Court’s Approach to Spousal Maintenance Orders

Court’s Approach to Spousal Maintenance Orders

There are various financial claims that can be brought by the parties under the umbrella of divorce proceedings, one of which is spousal maintenance.  Where there is an ongoing entitlement to maintenance post divorce, the question arises should this be a joint lives order (i.e. until one of them dies) or should there be a cut-off point in the future? If so why and when?

Effect of re-marriage and cohabitation upon spousal maintenance order

A spousal maintenance order will automatically end if the recipient re-marries.  So, if the spouse has a generous maintenance order, they need to think carefully about re-marrying.  Once the maintenance order has come to an end upon re-marriage it cannot be resurrected even if, on a pessimistic note, the second marriage ends in divorce.
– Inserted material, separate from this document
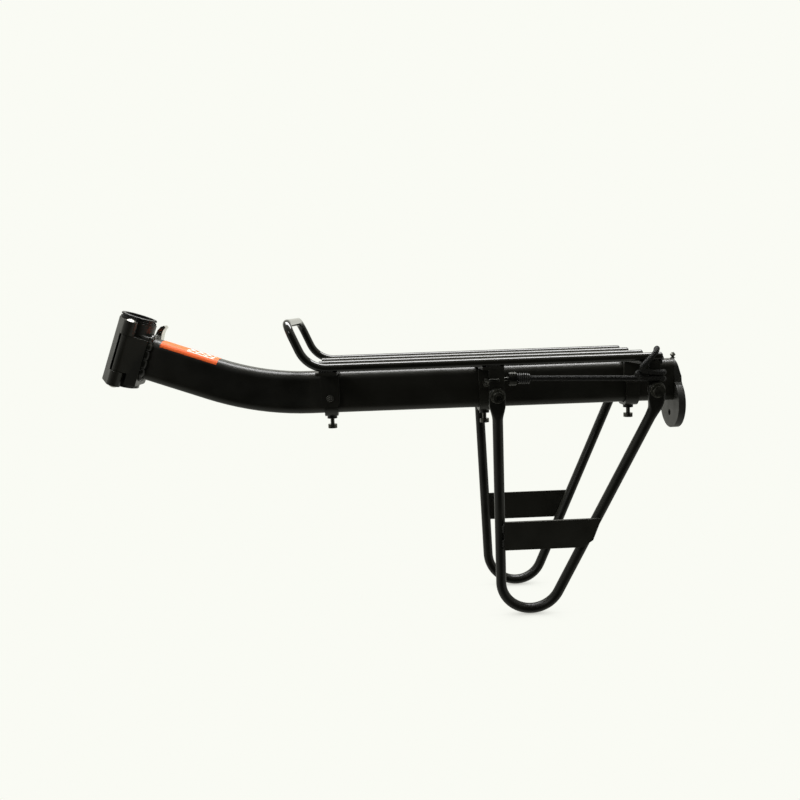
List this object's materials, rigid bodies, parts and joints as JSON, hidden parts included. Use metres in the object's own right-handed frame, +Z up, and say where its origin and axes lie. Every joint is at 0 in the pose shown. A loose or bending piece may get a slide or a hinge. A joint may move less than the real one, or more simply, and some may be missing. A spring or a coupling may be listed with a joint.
{
  "type": "rear rack",
  "caption": "Seatpost-mounted bicycle rear rack: bent beam with hinged quick-release clamp, sliding rod platform with upturned hoop, side frames and elastic cord.",
  "frame": {"origin": "centre of the seatpost bore, halfway up the clamp", "axes": "+X to the rear along the level part of the beam, +Z up, +Y to the left of the bicycle; the bore leans 20 degrees rearward at its top"},
  "size_m": [0.58, 0.1574, 0.3133],
  "materials": {
    "black_paint": "gloss",
    "black_fastener": "black oxide",
    "bright_steel": "polished",
    "black_plastic": "satin",
    "bracket_plastic": "satin",
    "cord_cover": "braided",
    "label_film": "satin film"
  },
  "bodies": {
    "carrier": {"main_beam": "black_paint", "clamp_rear_half": "black_paint", "clamp_welds": "black_paint", "hinge_pin": "bright_steel", "seatpost_shim": "black_plastic", "cam_seat": "black_fastener", "label_sticker": "label_film", "rear_bracket": "bracket_plastic", "bracket_screw": "black_fastener"},
    "clamp_gate": {"clamp_front_half": "black_paint"},
    "release_bolt": {"release_bolt": "bright_steel", "bolt_washer": "black_fastener"},
    "adjusting_nut": {"adjusting_nut": "black_fastener"},
    "release_lever": {"release_lever": "bright_steel", "lever_pin": "bright_steel"},
    "platform": {"outer_hoop_tube": "black_paint", "inner_rods": "black_paint", "rod_end_plugs": "black_plastic", "front_saddle": "black_paint", "middle_saddle": "black_paint", "rear_saddle": "black_paint", "platform_welds": "black_paint", "front_clamp_strap": "black_paint", "middle_clamp_strap": "black_paint", "rear_clamp_strap": "black_paint", "strap_rivets": "bright_steel", "clamp_screws": "black_fastener", "side_frame_right": "black_paint", "side_frame_left": "black_paint", "side_plate_right": "black_paint", "side_plate_left": "black_paint", "side_plate_welds": "black_paint", "front_eye_bolts": "black_fastener", "rear_eye_bolts": "black_fastener", "eye_washers": "black_fastener", "eye_nuts": "black_fastener", "bungee_cord": "cord_cover", "bungee_hooks": "black_fastener", "bungee_sleeves": "black_plastic"}
  },
  "joints": [
    {"name": "lever_swing", "type": "hinge", "parent": "release_bolt", "child": "release_lever", "pos_m": [0.01611, 0.025, -0.01012], "axis": [0, 1, 0], "range_deg": [0, 150]},
    {"name": "bolt_slide", "type": "slide", "parent": "carrier", "child": "release_bolt", "axis": [-0.9397, 0, 0.342], "range_m": [0, 0.0015]},
    {"name": "gate_swing", "type": "hinge", "parent": "carrier", "child": "clamp_gate", "pos_m": [0, -0.0235, 0], "axis": [0.342, 0, 0.9397], "range_deg": [0, 1.77]},
    {"name": "nut_spin", "type": "hinge", "parent": "release_bolt", "child": "adjusting_nut", "pos_m": [-0.01452, 0.025, 0.00103], "axis": [0.9397, 0, -0.342], "continuous": true},
    {"name": "platform_slide", "type": "slide", "parent": "carrier", "child": "platform", "axis": [1, 0, 0], "range_m": [-0.008, 0.025]}
  ],
  "couplings": [
    {"joint": "bolt_slide", "follows": "lever_swing", "m_per_rad": 0.00057296},
    {"joint": "gate_swing", "follows": "lever_swing", "ratio": 0.0118}
  ]
}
Cohabitation does not automatically revoke a maintenance order. If an ex-partner does cohabit then the other party can ask the court to look at varying the maintenance order or discharging it completely.  In cases of cohabitation, what the court will look at is what the new partner is contributing to the household budget as clearly if there is a reasonable contribution this will reduce the maintenance needs and the knock on effect will be less need will need less from the former spouse.  It is important to note that if child maintenance is being paid, cohabitation will not terminate that liability to pay child support and generally is not varied as the new partner has no legal obligation to support the children that are not theirs.
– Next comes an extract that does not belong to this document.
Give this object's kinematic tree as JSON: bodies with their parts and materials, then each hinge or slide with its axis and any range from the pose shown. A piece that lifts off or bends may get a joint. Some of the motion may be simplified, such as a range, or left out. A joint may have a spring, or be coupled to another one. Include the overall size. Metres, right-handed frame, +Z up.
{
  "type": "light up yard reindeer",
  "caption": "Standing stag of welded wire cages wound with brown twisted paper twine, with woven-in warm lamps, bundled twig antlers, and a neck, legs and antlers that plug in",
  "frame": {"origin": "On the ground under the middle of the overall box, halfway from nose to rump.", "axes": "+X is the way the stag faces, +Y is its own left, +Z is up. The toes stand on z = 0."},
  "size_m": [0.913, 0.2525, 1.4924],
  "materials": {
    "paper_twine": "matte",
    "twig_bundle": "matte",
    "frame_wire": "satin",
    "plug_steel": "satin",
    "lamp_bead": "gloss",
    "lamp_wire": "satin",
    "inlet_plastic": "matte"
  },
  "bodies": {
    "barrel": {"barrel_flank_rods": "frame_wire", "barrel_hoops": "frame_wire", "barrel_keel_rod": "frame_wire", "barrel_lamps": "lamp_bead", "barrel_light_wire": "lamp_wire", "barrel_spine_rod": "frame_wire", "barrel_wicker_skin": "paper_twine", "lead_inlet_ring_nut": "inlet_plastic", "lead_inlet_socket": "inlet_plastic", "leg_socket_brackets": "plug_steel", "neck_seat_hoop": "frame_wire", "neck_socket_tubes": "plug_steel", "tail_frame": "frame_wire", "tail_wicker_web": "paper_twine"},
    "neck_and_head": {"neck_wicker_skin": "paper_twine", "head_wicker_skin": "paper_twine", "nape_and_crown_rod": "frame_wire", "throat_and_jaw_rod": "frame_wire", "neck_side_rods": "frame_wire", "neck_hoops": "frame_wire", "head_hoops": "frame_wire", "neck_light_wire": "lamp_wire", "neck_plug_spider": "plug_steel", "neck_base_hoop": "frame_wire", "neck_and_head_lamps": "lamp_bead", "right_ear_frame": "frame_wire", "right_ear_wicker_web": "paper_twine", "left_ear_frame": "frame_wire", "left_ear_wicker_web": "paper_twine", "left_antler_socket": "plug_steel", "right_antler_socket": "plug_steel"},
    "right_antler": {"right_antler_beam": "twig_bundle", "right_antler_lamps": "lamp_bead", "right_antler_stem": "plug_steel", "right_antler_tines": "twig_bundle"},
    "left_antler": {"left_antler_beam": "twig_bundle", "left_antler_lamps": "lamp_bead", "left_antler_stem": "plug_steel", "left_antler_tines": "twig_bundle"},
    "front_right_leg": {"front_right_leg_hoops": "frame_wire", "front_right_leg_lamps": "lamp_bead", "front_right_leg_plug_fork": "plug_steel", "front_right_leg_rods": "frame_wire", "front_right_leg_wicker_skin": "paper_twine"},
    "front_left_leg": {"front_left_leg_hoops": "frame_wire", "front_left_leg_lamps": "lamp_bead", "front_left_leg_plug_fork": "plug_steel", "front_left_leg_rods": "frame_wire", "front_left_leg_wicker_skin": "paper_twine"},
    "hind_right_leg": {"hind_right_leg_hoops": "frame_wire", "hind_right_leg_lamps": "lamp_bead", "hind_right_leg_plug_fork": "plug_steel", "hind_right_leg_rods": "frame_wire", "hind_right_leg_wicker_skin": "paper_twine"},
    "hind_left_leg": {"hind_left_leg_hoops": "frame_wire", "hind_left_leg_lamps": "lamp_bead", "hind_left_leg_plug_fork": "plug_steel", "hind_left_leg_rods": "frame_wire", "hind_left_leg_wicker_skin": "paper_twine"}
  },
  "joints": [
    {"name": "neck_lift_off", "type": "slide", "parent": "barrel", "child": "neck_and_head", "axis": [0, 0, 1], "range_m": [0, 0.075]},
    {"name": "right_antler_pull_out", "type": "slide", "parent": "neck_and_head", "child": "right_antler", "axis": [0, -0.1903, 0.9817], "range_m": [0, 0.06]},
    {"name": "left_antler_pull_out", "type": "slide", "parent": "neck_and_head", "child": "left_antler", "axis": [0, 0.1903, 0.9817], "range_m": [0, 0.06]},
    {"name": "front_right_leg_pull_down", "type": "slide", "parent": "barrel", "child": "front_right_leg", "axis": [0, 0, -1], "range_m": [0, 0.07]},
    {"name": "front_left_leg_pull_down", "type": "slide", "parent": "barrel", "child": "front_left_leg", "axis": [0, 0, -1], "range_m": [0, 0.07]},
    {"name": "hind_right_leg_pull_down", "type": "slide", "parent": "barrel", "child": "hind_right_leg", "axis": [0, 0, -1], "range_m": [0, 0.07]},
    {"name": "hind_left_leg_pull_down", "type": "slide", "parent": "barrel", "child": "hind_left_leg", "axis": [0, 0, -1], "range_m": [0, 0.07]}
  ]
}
The Court must consider whether a clean break can be achieved

The court in financial cases has to consider whether a clean break between the parties can be achieved.  ‘It shall be the duty of the court to consider whether it would be appropriate so as to exercise those powers that the financial obligations of each party towards the other will be terminated as soon after the grant of decree as the court considers just and reasonable’.
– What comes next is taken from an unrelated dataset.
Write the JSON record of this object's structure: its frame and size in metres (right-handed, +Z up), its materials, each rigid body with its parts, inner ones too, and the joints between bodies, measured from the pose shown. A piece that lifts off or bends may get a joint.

When acting for the party paying maintenance, the initial reaction is to want a clean break order.  They generally do not want to be tied to a maintenance order, be it a term order or for life.  Where there are still minor children it is quite usual for claims for maintenance to remain open even if only for a nominal amount, i.e. £1 a year until the children have reached the age of 18 or finished their full time education whichever is the later event.  This acts as a safety net for the main carer should there be any issues with the payment of child support. 

When should there be a clean break?

If the assets of the marriage are of such value that the spouse’s claims for maintenance can be capitalised, i.e. the maintenance entitlement is rolled up into a one off capital payment.  Capitalisation is often considered an option where the payer is reaching retirement age and there is a joint lives order in place.  One party may if he there is sufficient capital look to buy the other party out of their future claim on income, in particular pension income.

What is a reasonable level of maintenance?

In the majority of cases the income has to stretch to cover the two household budgets where once it covered one and the inevitable slashing of the income needs schedule can be a quite brutal exercise and a bit of a reality check.

There is no fixed formula for the level of maintenance that is awarded.  It becomes a discretionary exercise for the Judge.  The needs of the parties in the majority of cases dictate what the level of maintenance will be.  The court will endeavour to achieve that each party and their children have enough to meet their reasonable needs.  In the big money cases the court has more flexibility to generously assess those needs where appropriate.